As to getting to trailheads well you can use carpooling, helping pay the driver for car costs, if you can get 4 of you then it can become quite low cost per person again, BUT you then have the issue you need to stick together OR agree a rendezvous time back at the car, co-ord pickup times, etc. Not impossible obviously but more detailed planning required.
This issue of car-less though is part of why the last few years I've not been backpacking much, because what to do with the bike at the destination? I've found I've been biking from my home and bike/train/bike/camp/bike/train/bike and just look at the hills from a campspot near the road, with a little bit of loss. I did once find some undergrowth and hide the bike, it was still there when I returned but I was worrying about the bike the whole time.
I sometimes go with others in car, they'll shop or stare at a museum and I'll bike around, I've had some good days out like that although there was one incident I said I'd bike in the direction they were driving, told them to look out for me, I thought they'd be 1-2 hours, but some 8 hours later, I'd done 125 miles by then and dehydrated worried if I popped into a store would be the second they drove past, so its can be a little problematic at times.
Even those who don't have high gasoline costs are impacted ultimately as it drives up cost of food (unless its grown locally), and drive up the cost of practically everything else, and a major part of why gasoline is higher cost is the planet is getting richer, owning more, driving more (1B Chinese, 1B Indians, Brazil, etc), BUT the USA is not keeping up with global wealth because much of its growth recent decades has been consumer and debt driven, and so USA now is relatively feeling the higher gasoline costs.

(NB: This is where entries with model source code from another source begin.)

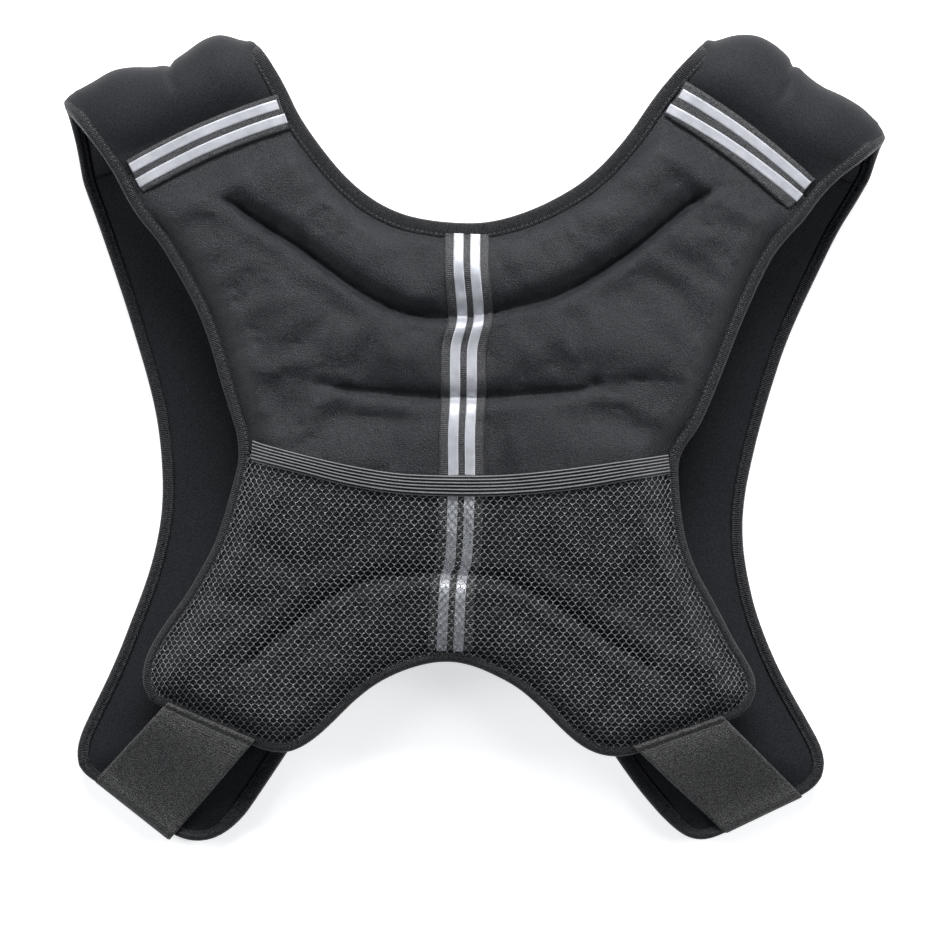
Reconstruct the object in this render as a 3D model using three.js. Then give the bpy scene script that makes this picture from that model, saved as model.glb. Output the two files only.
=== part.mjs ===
// A weighted vest, closed and lying flat on its front, with the quilted back panel up.
// Millimetres, +Z up, +Y towards the shoulders, +X to the wearer's right.
// The vest is two layers: two front panels on the surface and one X-shaped back panel above them.
// Padded straps turn over the top fold and join the layers there, elastic straps join them at the sides.

import * as THREE from 'three';
import { mergeVertices } from 'three/addons/utils/BufferGeometryUtils.js';

// Outline sizes
const halfSpan = 212;        // centre line to the outer shoulder corner
const shoulderRise = 212;    // waist line to the top fold
const backDrop = 163;        // waist line to the lowest point of the back panel
const frontDrop = 209.5;     // waist line to the lowest point of the front panels

// Heights of the middle of each layer
const frontHeight = 8;
const backHeightShoulder = 42;
const backHeightWaist = 38;
const backHeightHem = 28;
const backCrown = 3;         // how far the back panel is higher along its centre line

// Padding, measured each way from the middle of its layer
const backPadUp = 12;
const backPadDown = 8;
const frontPadUp = 8;
const frontPadDown = 8;
const shoulderPadOut = 8;
const shoulderPadIn = 6;
const edgeReach = 27;        // width over which the back padding rises from its edge
const frontReach = 34;       // the same on the front panels
const quiltReach = 23;       // the same from a quilting seam
const quiltFloor = 0.34;     // padding left at the bottom of a seam, as a share
const seamPad = 4;           // padding left under the shoulder tapes

// Edge binding: a folded tape over the thin rim of each panel
const rimHalf = 2;           // half the rim's thickness
const rimWidth = 7.6;
const bindingWall = 1.2;
const bindingTaper = 0.86;    // height of the binding's outer edge, as a share of its middle's
const neckBindingWidth = 8;
const armBindingWidth = 6;
const frontBindingWidth = 5.4;
const clearance = 0.35;      // gap between pieces that touch

// Webbing, reflective stripes and elastic
const shoulderTapeWidth = 22;
const centreTapeWidth = 23.4;
const tapeThickness = 1.4;
const stripeWidth = 5.3;
const stripeSpread = 4.3;    // middle of the tape to the middle of a stripe
const shoulderStripeSpread = 4.6;
const stripeThickness = 0.5;
const bandWidth = 11.6;
const bandThickness = 1.8;
const bandSag = 14.5;        // how far the middle of the pocket's edge hangs below its ends
const netThickness = 1.1;
const netColumns = 10;
const netRows = 6;
const netOpen = 0.66;        // size of a hole as a share of its cell
const sideStrapWidth = 46;
const sideStrapThickness = 1.6;
const sideStrapOverlap = 4;  // how far its sewn end lies on the back panel
const sideStrapTuck = 11;    // how far its other end reaches under the front panel

// Hidden closure across the front
const chestStrapWidth = 25;
const chestStrapThickness = 1.8;
const chestStrapTuck = 5;    // how far its ends reach under the front panels
const claspLength = 44;
const claspWidth = 33;
const claspThickness = 6.4;

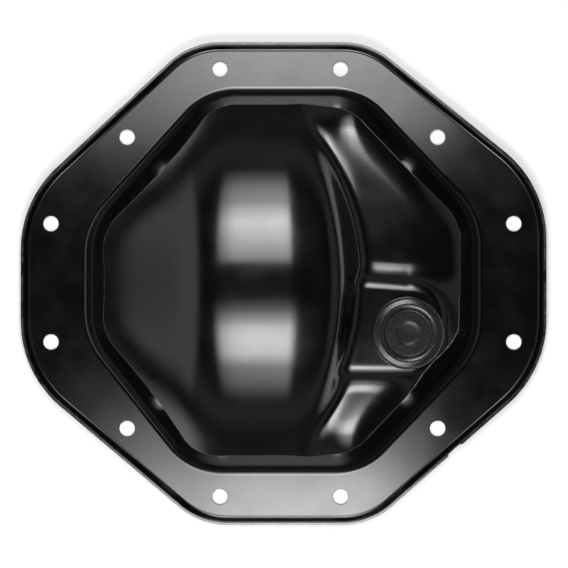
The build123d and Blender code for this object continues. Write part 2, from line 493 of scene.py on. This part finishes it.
def bolt_places():
    """Centres and radii of the bolt holes, from the frame's bolt patterns."""
    places = []
    for mount in mounts.values():
        if mount["kind"] == "bolt_pattern":
            x, y, _ = mount["pos_m"]
            width = mount["dims"]["spacing_x_mm"]
            height = mount["dims"]["spacing_y_mm"]
            for across in (-1, 1):
                for up in (-1, 1):
                    place = (x / mm + across * width / 2, y / mm + up * height / 2)
                    places.append((*place, mount["dims"]["hole_r_mm"]))
    return places


def lip_profile():
    """Inner face of the turned-up edge down to the flange: depth inside the rim, height and slope."""
    corner = sheet / cosine(lip_draft) + (lip_height - sheet) * tangent(lip_draft)
    turn = 90 - lip_draft
    flat = corner + bend_radius * tangent(turn / 2)
    profile = []
    top = lip_height - edge_round
    foot = sheet + bend_radius - bend_radius * cosine(turn)
    for share in np.linspace(0, 1, lip_steps)[:-1]:
        z = top + (foot - top) * share
        profile.append((sheet / cosine(lip_draft) + (lip_height - z) * tangent(lip_draft), z, turn))
    for angle in np.linspace(turn, 0, bend_steps):
        z = sheet + bend_radius - bend_radius * cosine(angle)
        profile.append((flat - bend_radius * sine(angle), z, angle))
    return profile


def inwards(sides, x, y):
    """Plan directions inwards from an outline."""
    step = outline_step
    dx = depth_inside(sides, x + step, y) - depth_inside(sides, x - step, y)
    dy = depth_inside(sides, x, y + step) - depth_inside(sides, x, y - step)
    length = np.hypot(dx, dy)
    return dx / length, dy / length


def rim_angles():
    """Directions of the mesh's stations, with more of them at the ends of the notches."""
    angles = list(np.arange(stations) * 2 * math.pi / stations)
    for number, length, place, _ in notches:
        angle, distance, _ = rim[number]
        for end in (place - length / 2, place + length / 2):
            for along in (end - notch_end, end + notch_end):
                angles.append((math.radians(angle) + math.atan2(along, distance)) % (2 * math.pi))
    return np.array(sorted(angles))


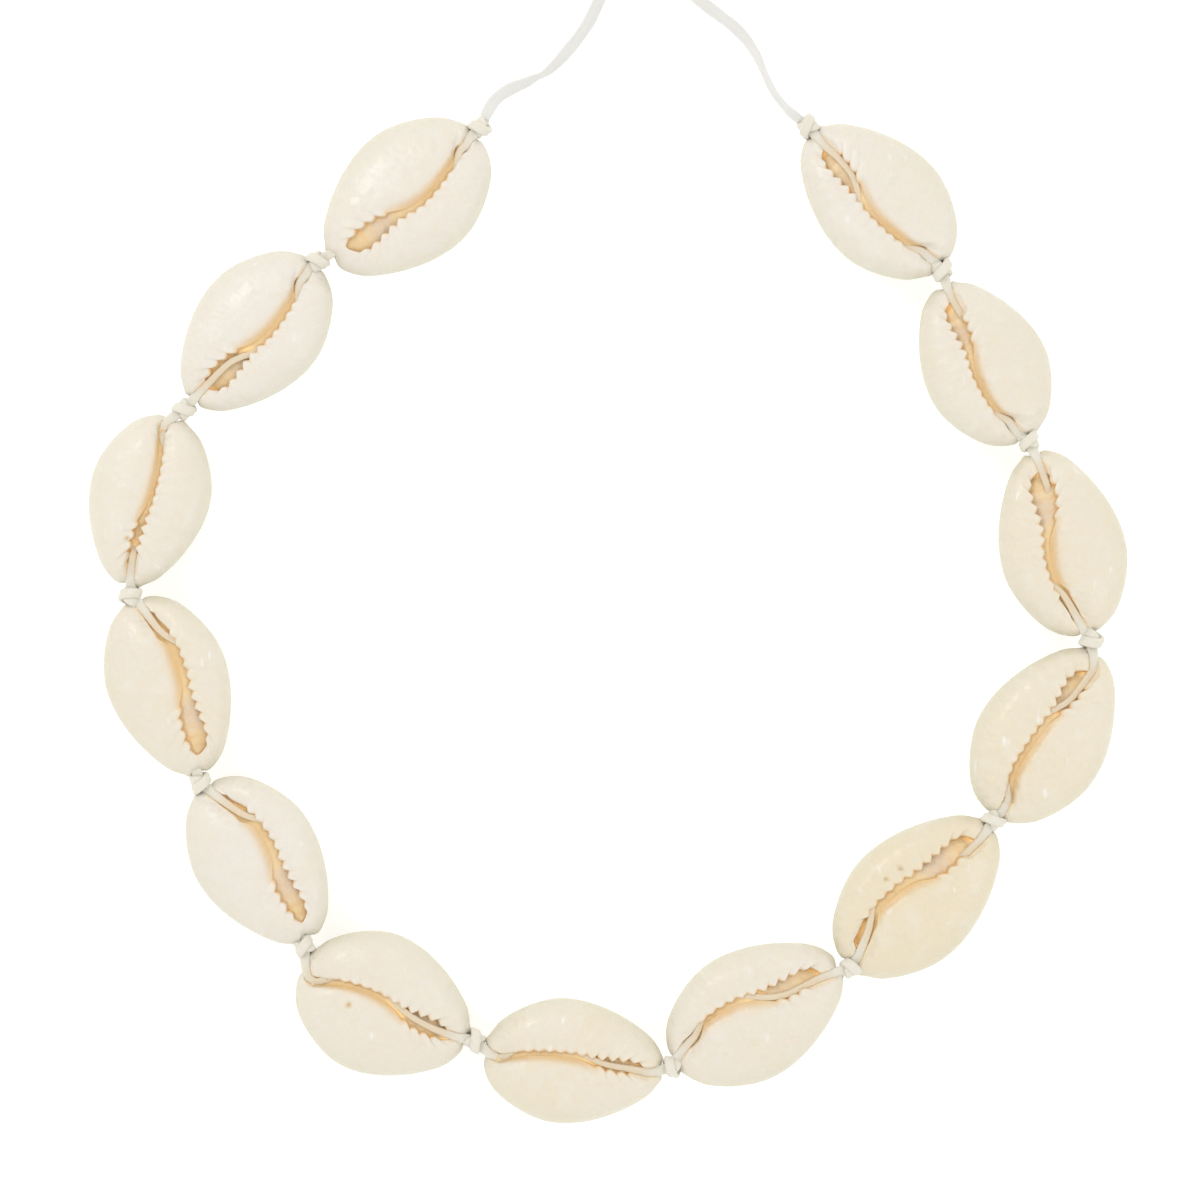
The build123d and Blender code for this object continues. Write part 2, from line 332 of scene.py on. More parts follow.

Best view of that is that the last decades of relatively energy costs has ended.
There is a strong relationship in all of man's history of wealth coming from burning the fuel around, the free energy accumulated over the planet's history such as wood, coal, oil, etc.. As human population increases and per-person average consumptions increases, then that free energy is relatively becoming diluted, manifest by high gasoline costs.
So either ween off energy to a totally different type of economy, or.....
Its interesting, when you fly over southwest, USA has so much unpopulated land, if it got its act together it could make the electricity, and hence hydrogen fuel it wanted from solar from a small part of Nevada/Arizona and pump the fuel around for it to end up in cars with fuel-cells inside which make water exhaust. Water can be desalinated at sea using electricity and then split into oxygen and hydrogen by electricity and so the end of water shortage, end of salination of the soil via tapping water from the bedrock, end of energy shortage. The technology exists but the will doesn't. If the Romans could build viaducts and even older civilisations building irrigation, with all the technology around why can't USA solve its energy problem?
So why doesn't the will exist, that's a more involved discussion best not done in open forums.